EXERCISE INSTRUCTIONS
Quote the whole listing word for word, please.

--- START ---

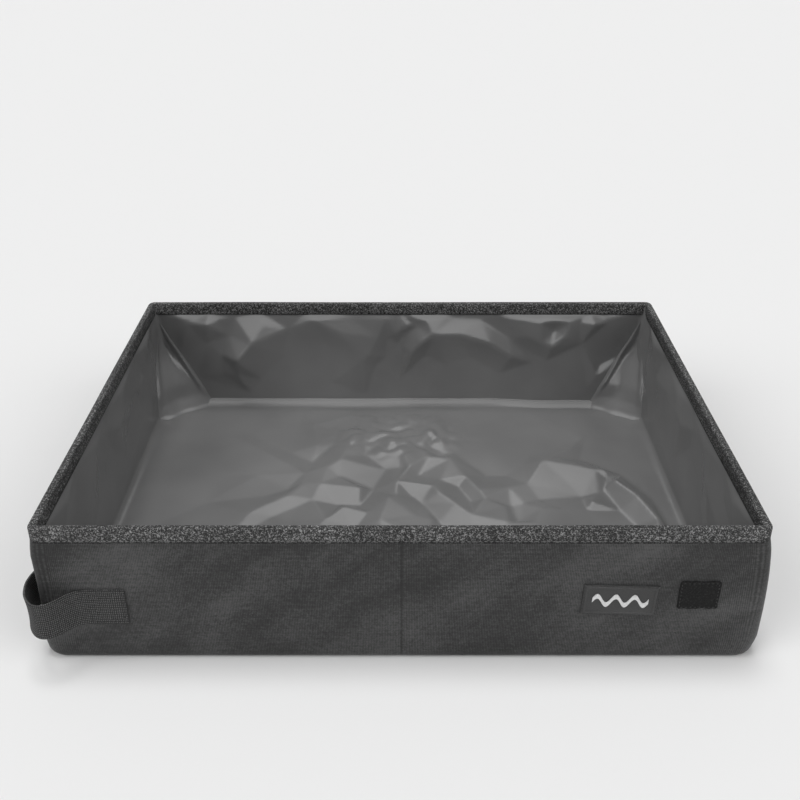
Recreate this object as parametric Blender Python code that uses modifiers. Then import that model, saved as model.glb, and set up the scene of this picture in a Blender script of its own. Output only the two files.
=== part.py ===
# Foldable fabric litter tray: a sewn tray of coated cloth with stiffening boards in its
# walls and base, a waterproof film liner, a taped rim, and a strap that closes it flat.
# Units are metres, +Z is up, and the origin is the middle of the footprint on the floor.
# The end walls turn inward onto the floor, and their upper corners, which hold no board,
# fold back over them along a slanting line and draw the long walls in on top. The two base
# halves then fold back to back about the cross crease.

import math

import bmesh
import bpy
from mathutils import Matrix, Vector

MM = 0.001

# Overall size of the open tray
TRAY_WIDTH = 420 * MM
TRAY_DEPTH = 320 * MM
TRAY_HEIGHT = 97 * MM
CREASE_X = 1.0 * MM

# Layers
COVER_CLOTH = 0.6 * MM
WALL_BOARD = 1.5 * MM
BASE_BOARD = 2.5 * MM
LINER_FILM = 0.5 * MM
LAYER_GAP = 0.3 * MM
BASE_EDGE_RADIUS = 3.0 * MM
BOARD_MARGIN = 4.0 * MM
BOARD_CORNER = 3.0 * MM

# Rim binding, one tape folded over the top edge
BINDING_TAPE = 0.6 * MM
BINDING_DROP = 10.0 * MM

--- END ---

TASK OUTPUT
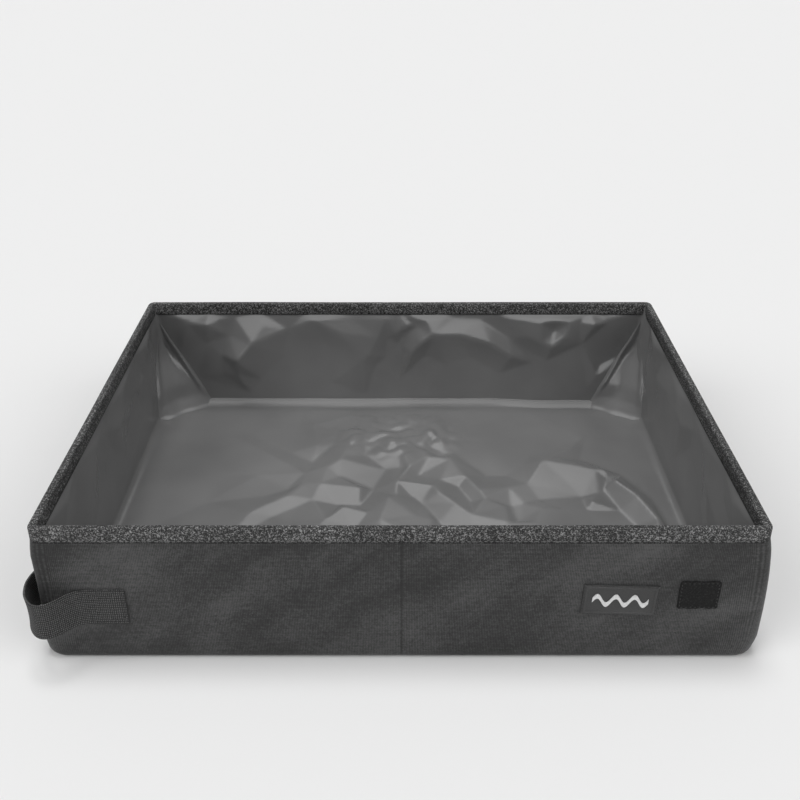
Recreate this object as parametric Blender Python code that uses modifiers. Then import that model, saved as model.glb, and set up the scene of this picture in a Blender script of its own. Output only the two files.
=== part.py ===
# Foldable fabric litter tray: a sewn tray of coated cloth with stiffening boards in its
# walls and base, a waterproof film liner, a taped rim, and a strap that closes it flat.
# Units are metres, +Z is up, and the origin is the middle of the footprint on the floor.
# The end walls turn inward onto the floor, and their upper corners, which hold no board,
# fold back over them along a slanting line and draw the long walls in on top. The two base
# halves then fold back to back about the cross crease.

import math

import bmesh
import bpy
from mathutils import Matrix, Vector

MM = 0.001

# Overall size of the open tray
TRAY_WIDTH = 420 * MM
TRAY_DEPTH = 320 * MM
TRAY_HEIGHT = 97 * MM
CREASE_X = 1.0 * MM

# Layers
COVER_CLOTH = 0.6 * MM
WALL_BOARD = 1.5 * MM
BASE_BOARD = 2.5 * MM
LINER_FILM = 0.5 * MM
LAYER_GAP = 0.3 * MM
BASE_EDGE_RADIUS = 3.0 * MM
BOARD_MARGIN = 4.0 * MM
BOARD_CORNER = 3.0 * MM

# Rim binding, one tape folded over the top edge
BINDING_TAPE = 0.6 * MM
BINDING_DROP = 10.0 * MM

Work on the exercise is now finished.